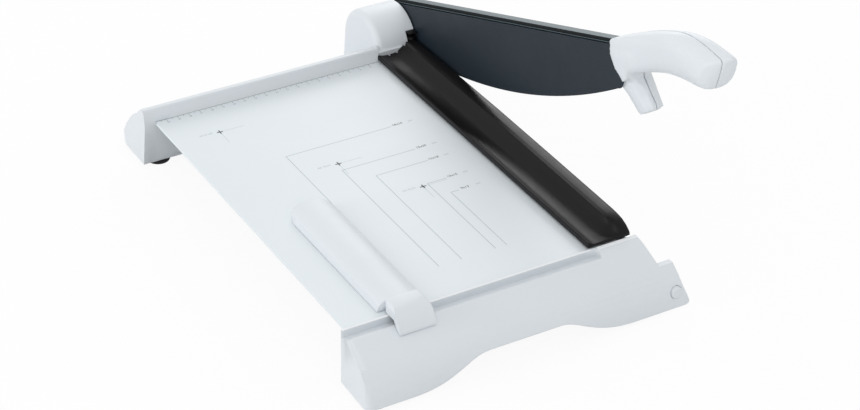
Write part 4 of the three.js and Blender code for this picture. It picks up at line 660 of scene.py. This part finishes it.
def smooth(form, verts, turns):
    """Draws corners towards their neighbours, a few times over."""
    for turn in range(turns):
        bmesh.ops.smooth_vert(
            form, verts=verts, factor=0.5, use_axis_x=True, use_axis_y=True, use_axis_z=True)


def smooth_outer_side(form):
    """Lets the curves of the cheek and leg run into each other on the side that shows."""
    form.normal_update()
    chosen = [vert for vert in form.verts if vert.normal.x < OUTER_LEAN and vert.co.y > OUTER_FRONT]
    smooth(form, chosen, OUTER_TURNS)


def dress_handle(node, name, hulls):
    """The grip's half shell, remeshed finely and smoothed, so its curves flow as moulded ones do."""
    form = merged_copy(node, 0.0)
    for corners in hulls:
        add_hull(form, corners)
    rough = placed(name + "_rough", mesh_of(form, name))
    remesh = rough.modifiers.new("remesh", "REMESH")
    remesh.mode = "VOXEL"
    remesh.voxel_size = VOXEL
    even = worked_mesh(rough)
    bpy.data.objects.remove(rough)
    form = bmesh.new()
    form.from_mesh(even)
    bpy.data.meshes.remove(even)
    smooth(form, form.verts, TURNS)
    smooth_outer_side(form)
    piece = add_piece(form, name, "arm", [MATERIALS["white_plastic"]], 180.0)
    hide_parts(node)


# Printing lies a hair above the table: its thickness and the height of its middle, in millimetres
INK_THICKNESS = 0.03
INK_LEVEL = TABLE_TOP + 0.013


def printed_bar(form, x0, y0, x1, y1):
    """A thin bar laid on the table, for print and for painted shade, from two corners in millimetres."""
    add_block(form, (x1 - x0, y1 - y0, INK_THICKNESS), ((x0 + x1) / 2, (y0 + y1) / 2, INK_LEVEL))


def printed_dash(form, x0, x1, y, half):
    """A printed line along X."""
    printed_bar(form, x0, y - half, x1, y + half)


def printed_stroke(form, x, y0, y1, half):
    """A printed line along Y."""
    printed_bar(form, x - half, y0, x + half, y1)


def add_print(form, name, material):
    """Printing, and the painted shade of the gaps, stays on the frame, with flat faces."""
    piece = add_piece(form, name, "frame", [material], 180.0)
    piece.data.shade_flat()


# The printed outlines: their inner corners, how far they run to the right and to the front, half their
# line's width, and their sizes. Then the plus marks: their middles, and the names of the sheets beside them.
FORMAT_CORNERS = ((-160, -133), (-130, -173), (-110, -193), (-80, -223), (-70, -243))
FORMAT_NAMES = ("18x24", "15x20", "13x18", "10x15", "9x13")
FORMAT_RIGHT = -62.5
FORMAT_FRONT = -327.7
FORMAT_HALF = 0.25
PLUS_PLACES = ((-190, -73), (-128, -163), (-85, -225))
PLUS_ARM = 2.8
PLUS_HALF = 0.5
SHEET_NAMES = ("A4 21x30", "A5 15x21", "A6 10x15")

# The crop lines: how far from a plus mark's middle they start, and end to the right and to the front
CROP_START = 3.5
CROP_RIGHT = 22.0
CROP_FRONT = 18.0
CROP_HALF = 0.12

# The ruler: its first tick, how many there are and how far apart, half a tick's width, and where ticks
# begin and end before the fence
CENTIMETRE = 10.0
FIRST_TICK = CUT_X - CENTIMETRE
TICKS = 49
TICK_STEP = 5.0
TICK_HALF = 0.15
LONG_TICK = 3.4
SHORT_TICK = 2.2
TICK_END = 0.9
RULER_NUMBERS = range(1, 25)

# The printed words: their heights, and where they stand beside what they name
RULER_HEIGHT = 2.3
RULER_DROP = 5.3
SIZE_HEIGHT = 3.8
SIZE_X = -56.5
UNIT_HEIGHT = 3.6
UNIT_X = -44.5
LINE_LIFT = 1.2
SHEET_HEIGHT = 3.0
SHEET_SHIFT = 12.0
SHEET_LIFT = 1.5

# The painted shade of the gap along the fence, as two corners, and of the gap low in the stop's slot, as a
# size and a centre
FENCE_GAP = (-229.6, FENCE_Y - 0.42, CUT_X - 39.5, FENCE_Y - 0.02)
SLOT_GAP_SIZE = (214.0, 0.1, 2.6)
SLOT_GAP_PLACE = (-121.0, -366.4, 46.3)


def print_formats():
    """The printed outlines of the usual photo sizes."""
    form = bmesh.new()
    for x, y in FORMAT_CORNERS:
        printed_stroke(form, x, FORMAT_FRONT, y + FORMAT_HALF, FORMAT_HALF)
        printed_dash(form, x + FORMAT_HALF, FORMAT_RIGHT, y, FORMAT_HALF)
    add_print(form, "format_lines", LINE_INK)


def print_marks():
    """Plus marks, with the short crop lines beside them."""
    form = bmesh.new()
    for x, y in PLUS_PLACES:
        printed_dash(form, x - PLUS_ARM, x + PLUS_ARM, y, PLUS_HALF)
        printed_stroke(form, x, y + PLUS_HALF, y + PLUS_ARM, PLUS_HALF)
        printed_stroke(form, x, y - PLUS_ARM, y - PLUS_HALF, PLUS_HALF)
    add_print(form, "plus_marks", MARK_INK)
    form = bmesh.new()
    for x, y in PLUS_PLACES:
        printed_dash(form, x + CROP_START, x + CROP_RIGHT, y, CROP_HALF)
        printed_stroke(form, x, y - CROP_FRONT, y - CROP_START, CROP_HALF)
    add_print(form, "crop_lines", LINE_INK)


def print_ruler():
    """A tick every 5 mm along the fence, each second one long."""
    form = bmesh.new()
    for step in range(TICKS):
        length = SHORT_TICK if step % 2 else LONG_TICK
        x = FIRST_TICK - TICK_STEP * step
        printed_stroke(form, x, FENCE_Y - length, FENCE_Y - TICK_END, TICK_HALF)
    add_print(form, "ruler_ticks", TICK_INK)


def add_gap_lines():
    """Painted shade: dark strips for the gaps between the fence and the table, and low in the stop's slot.
    """
    form = bmesh.new()
    printed_bar(form, *FENCE_GAP)
    add_print(form, "fence_gap_shade", GAP_SHADE)
    form = bmesh.new()
    add_block(form, SLOT_GAP_SIZE, SLOT_GAP_PLACE)
    add_print(form, "slot_gap_shade", GAP_SHADE)


def print_words(name, words, material):
    """Small printed words, each given as its text, its height and its centre in millimetres."""
    form = bmesh.new()
    for body, height, x, y in words:
        curve = bpy.data.curves.new(name, "FONT")
        curve.body = body
        curve.size = height * MM
        curve.align_x = "CENTER"
        curve.align_y = "CENTER"
        curve.resolution_u = 2
        curve.extrude = INK_THICKNESS / 2 * MM
        letters = placed(name, curve)
        mesh = worked_mesh(letters)
        bpy.data.objects.remove(letters)
        mesh.transform(Matrix.Translation(Vector((x, y, INK_LEVEL)) * MM))
        form.from_mesh(mesh)
        bpy.data.meshes.remove(mesh)
    bmesh.ops.remove_doubles(form, verts=form.verts, dist=0.001 * MM)
    add_print(form, name, material)


def print_numbers():
    """The ruler's centimetres, and the sizes beside the outlines and the plus marks."""
    ruler = [(str(step), RULER_HEIGHT, CUT_X - CENTIMETRE * step, FENCE_Y - RULER_DROP)
             for step in RULER_NUMBERS]
    sizes = [(words, SIZE_HEIGHT, SIZE_X, y + LINE_LIFT)
             for words, (x, y) in zip(FORMAT_NAMES, FORMAT_CORNERS)]
    sheets = [(words, SHEET_HEIGHT, x - SHEET_SHIFT, y + SHEET_LIFT)
              for words, (x, y) in zip(SHEET_NAMES, PLUS_PLACES)]
    units = [("cm", UNIT_HEIGHT, UNIT_X, y + LINE_LIFT) for x, y in FORMAT_CORNERS]
    print_words("ruler_numbers", ruler, TICK_INK)
    print_words("format_numbers", sizes, MARK_INK)
    print_words("sheet_numbers", sheets, LINE_INK)
    print_words("format_units", units, LINE_INK)


def make_camera():
    """Looks along its azimuth and elevation, then leans by its roll."""
    forward = Vector((math.sin(CAMERA_AZIMUTH) * math.cos(CAMERA_ELEVATION),
                      math.cos(CAMERA_AZIMUTH) * math.cos(CAMERA_ELEVATION),
                      -math.sin(CAMERA_ELEVATION)))
    level = Vector((math.cos(CAMERA_AZIMUTH), -math.sin(CAMERA_AZIMUTH), 0.0))
    above = level.cross(forward)
    right = level * math.cos(CAMERA_ROLL) + above * math.sin(CAMERA_ROLL)
    up = above * math.cos(CAMERA_ROLL) - level * math.sin(CAMERA_ROLL)
    data = bpy.data.cameras.new("camera")
    data.lens = CAMERA_LENS
    data.sensor_width = SENSOR_WIDTH
    data.clip_end = 20.0
    camera = placed("camera", data)
    camera.matrix_world = Matrix((
        (right.x, up.x, -forward.x, CAMERA_PLACE.x),
        (right.y, up.y, -forward.y, CAMERA_PLACE.y),
        (right.z, up.z, -forward.z, CAMERA_PLACE.z),
        (0.0, 0.0, 0.0, 1.0),
    ))
    bpy.context.scene.camera = camera


# Lamps: name, place, what they point at, size in metres and power in watts
LAMPS = (
    ("behind_right", (0.95, 1.25, 0.8), (0.0, -0.2, 0.05), 1.0, 8.0),
    ("front_above", (-0.7, -1.4, 1.7), (0.0, -0.15, 0.05), 1.3, 5.5),
    ("left", (-1.8, 0.1, 0.6), (-0.1, -0.1, 0.05), 1.0, 7.0),
)
WORLD_LIGHT = 0.78
FLOOR_GREY = 0.86
FLOOR_GLOW = 0.93


def lamp(name, place, target, size, power):
    """A round area lamp that points at a target."""
    data = bpy.data.lights.new(name, "AREA")
    data.shape = "DISK"
    data.size = size
    data.energy = power
    light = placed(name, data)
    light.location = place
    light.rotation_mode = "QUATERNION"
    light.rotation_quaternion = (Vector(target) - Vector(place)).to_track_quat("-Z", "Y")


def seen_share(tree):
    """1 for the rays that see the backdrop: the camera's own, and those off metal or through glass."""
    path = tree.nodes.new("ShaderNodeLightPath")
    share = path.outputs["Is Camera Ray"]
    for other in ("Is Glossy Ray", "Is Transmission Ray"):
        share = combined(tree, "MAXIMUM", share, path.outputs[other])
    return share


def mix_shaders(tree, share, first, second, end):
    """Blends two shaders by a share, into the tree's output."""
    mix = tree.nodes.new("ShaderNodeMixShader")
    link(tree, share, mix.inputs[0])
    link(tree, first.outputs[0], mix.inputs[1])
    link(tree, second.outputs[0], mix.inputs[2])
    link(tree, mix.outputs[0], tree.nodes[end].inputs["Surface"])


def make_studio():
    """A soft white world that is seen as plain white, and three weak lamps."""
    world = bpy.data.worlds.new("studio")
    bpy.context.scene.world = world
    world.use_nodes = True
    tree = world.node_tree
    soft = tree.nodes["Background"]
    seen = tree.nodes.new("ShaderNodeBackground")
    for background in (soft, seen):
        background.inputs["Color"].default_value = (1.0, 1.0, 1.0, 1.0)
    soft.inputs["Strength"].default_value = WORLD_LIGHT
    mix_shaders(tree, seen_share(tree), soft, seen, "World Output")
    for name, place, target, size, power in LAMPS:
        lamp(name, place, target, size, power)


def make_floor():
    """A floor that keeps the shadow and otherwise melts into the white behind it."""
    form = bmesh.new()
    bmesh.ops.create_grid(form, x_segments=1, y_segments=1, size=6.0)
    mesh = mesh_of(form, "floor")
    floor = placed("floor", mesh)
    material, tree, shader = new_material("floor")
    shader.inputs["Base Color"].default_value = (FLOOR_GREY, FLOOR_GREY, FLOOR_GREY, 1.0)
    shader.inputs["Roughness"].default_value = 0.9
    glow = tree.nodes.new("ShaderNodeEmission")
    glow.inputs["Color"].default_value = (1.0, 1.0, 1.0, 1.0)
    share = tree.nodes.new("ShaderNodeMath")
    share.operation = "MULTIPLY"
    share.inputs[1].default_value = FLOOR_GLOW
    link(tree, seen_share(tree), share.inputs[0])
    mix_shaders(tree, share.outputs[0], shader, glow, "Material Output")
    mesh.materials.append(material)


make_camera()
make_studio()
make_floor()
finish_nodes()
dress_table()
dress_front()
dress_mouldings()
add_clamp_lug()
add_mouth_liner()
for screw in SCREW_NODES:
    dress_screw(screw)
for foot in FOOT_NODES:
    dress_foot(foot)
dress_blade()
dress_handle("handle_left", "grip_left", (CHEEK, CHEEK_CORNER, LEG_LEFT_SIDE))
dress_handle("handle_right", "grip_right", (LEG_RIGHT_SIDE,))
print_formats()
print_marks()
print_ruler()
add_gap_lines()
print_numbers()
bpy.context.scene.view_settings.view_transform = "Standard"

* Exercise directions *
Give the lines again, exactly as they stand, from the beginning of the data through the line with "use_axis_x=True, use_axis_y=True, use_axis_z=True)".

* Solution to this exercise *
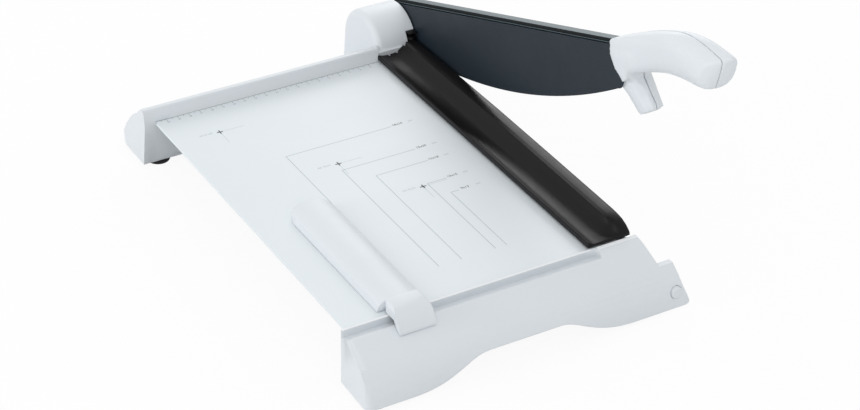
Write part 4 of the three.js and Blender code for this picture. It picks up at line 660 of scene.py. This part finishes it.
def smooth(form, verts, turns):
    """Draws corners towards their neighbours, a few times over."""
    for turn in range(turns):
        bmesh.ops.smooth_vert(
            form, verts=verts, factor=0.5, use_axis_x=True, use_axis_y=True, use_axis_z=True)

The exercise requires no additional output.